Audio By Carbonatix
The Executive Director of the Institute for Democratic Governance (IDEG) is faulting Ghana’s political leaders and some media practitioners of suffering from bouts of verbal diarrhea when engaging foreign diplomats.
Dr Emmanuel Akwetey says these leaders speak loosely and anyhow, almost oblivious of the need to protect their national integrity.
His remarks to Joy News on Tuesday are in reaction to damning revelations by the leaked US diplomatic cables by wikileaks in which some top echelons of Ghana’s political and media front have been quoted jabbing their political opponents, and sometimes their own colleagues in the most demeaning manner.
While some of the public officials quoted in the leaks have publicly denied the statements attributed to them, others have confirmed the damning revelations.
Dr. Akwetey told Joy News the statements attributed to the 'leaders' “embarrass all of us.”
Like the mirror, Akwetey said the leaks are just playing back to our public officials “how we are conducting ourselves without knowing.”
“I see it (leaks) as reflecting our culture and practice which is damning and which ridicules us in the eyes of the diplomats.”
“What is powerful about it is the fact that we seem to have become totally oblivious of the fact that international diplomacy is to advance the interest of foreign powers in our country. And those foreign powers thrive on information,” he added.
“As a country, as a nation, as a democratizing entity, we are too loose. The openness is good but our nationalist consciousness of what is Ghanaian and Ghanaian interest is so weak and that we speak anyhow, and it is not good for us.”

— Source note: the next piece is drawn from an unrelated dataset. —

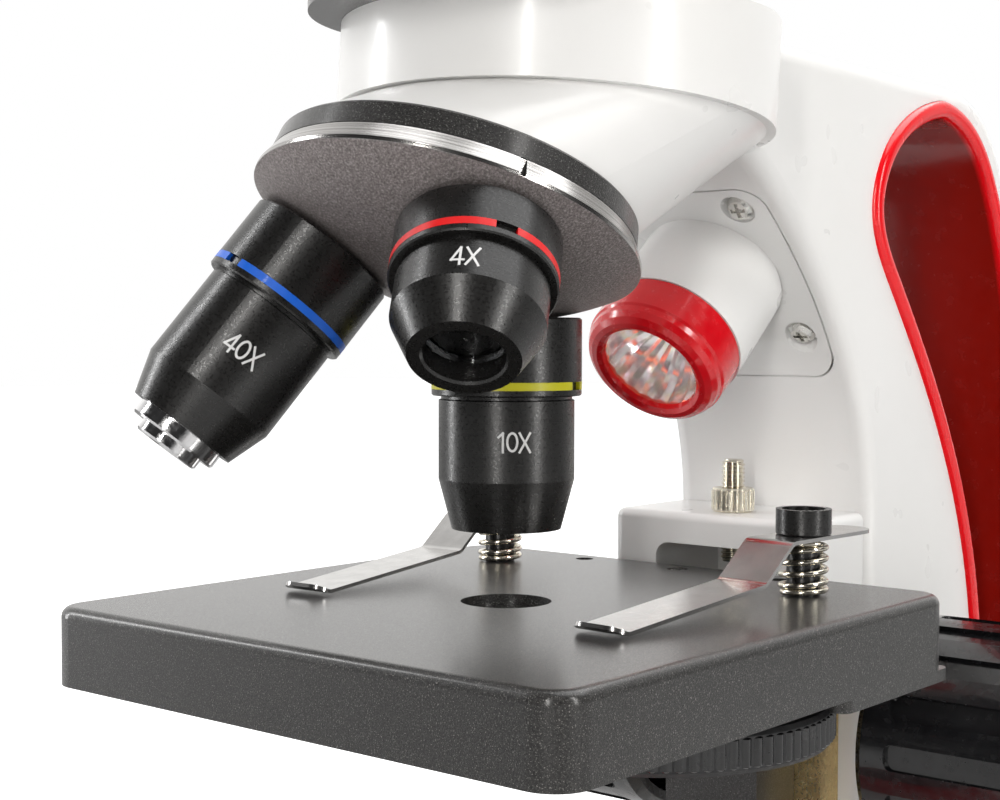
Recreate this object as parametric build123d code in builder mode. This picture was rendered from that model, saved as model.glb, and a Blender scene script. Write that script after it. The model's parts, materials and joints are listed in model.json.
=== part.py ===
from build123d import *
import math
import os

# Student compound microscope, millimetres.
# Row frame: +Z up, +Y towards the arm and its handle, table at Z = 0, origin under the
# middle of the base. Most places are given from the optical axis (y) and the stage top (z).

os.makedirs("parts", exist_ok=True)

# ---- driving dimensions -------------------------------------------------------------
AXIS_Y = -44.0            # optical axis, from the middle of the base
STAGE_Z = 108.0           # stage top above the table
FOOT_H = 3.0
BASE_LOW = FOOT_H - STAGE_Z      # underside of the base shell, from the stage top
BASE_TOP = -72.0                 # top of the base shell, from the stage top
WALL = 3.0

STAGE_LEFT, STAGE_RIGHT = -46.4, 45.0
STAGE_FRONT = -44.9
STAGE_BACK = 49.0
SKIRT = 11.0
POST_X, POST_Y = 29.05, 33.35

TURRET_CENTRE = 83.1      # height of the point where all objective axes meet
TURRET_TILT = 22.35       # nosepiece axis from the vertical
DOME_R = 43.2             # dome is a sphere about that point
RING_R, BARREL_R = 10.68, 9.67

ARM_HALF = 19.5
LAMP_TILT = 40.3          # upper lamp aims this far below the horizontal
LAMP_Y, LAMP_Z = 34.8, 32.2

SHAFT_Y, SHAFT_Z = 81.0, -30.5
SHAFT_R = 3.0
KNOB_R, KNOB_IN, KNOB_OUT = 21.0, 23.0, 53.0
PINION_TEETH, MODULE = 14, 0.9
PITCH_R = PINION_TEETH * MODULE / 2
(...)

He said the leaks though divisive, have brought the painful realization that the diplomats are only here to gather information to advance their interests in their country and Ghanaians must be more conscious of that.
Emmanuel Akwetey noted that the increasing politics of insults and personalization that has saturated our body politic is what informs these private statements to the diplomats and only ends up ridiculing us in the eyes of our diplomats.
Government is yet to make any official statement on what has become increasingly controversial and embarrassing.
But Dr. Akwetey has proffered a way forward to government and all public officers, counseling that government’s role, and that of the public officers, going forward, must proceed from the maxim that they must at all times protect the nation Ghana in all their dealings with the diplomats.
Asked if there is the possibility of a wikileaks report about him, Dr. Akwetey offered a big, loud laugh, saying he is "conscious of engaging them."
"It will be good for me to know what the report says," he added.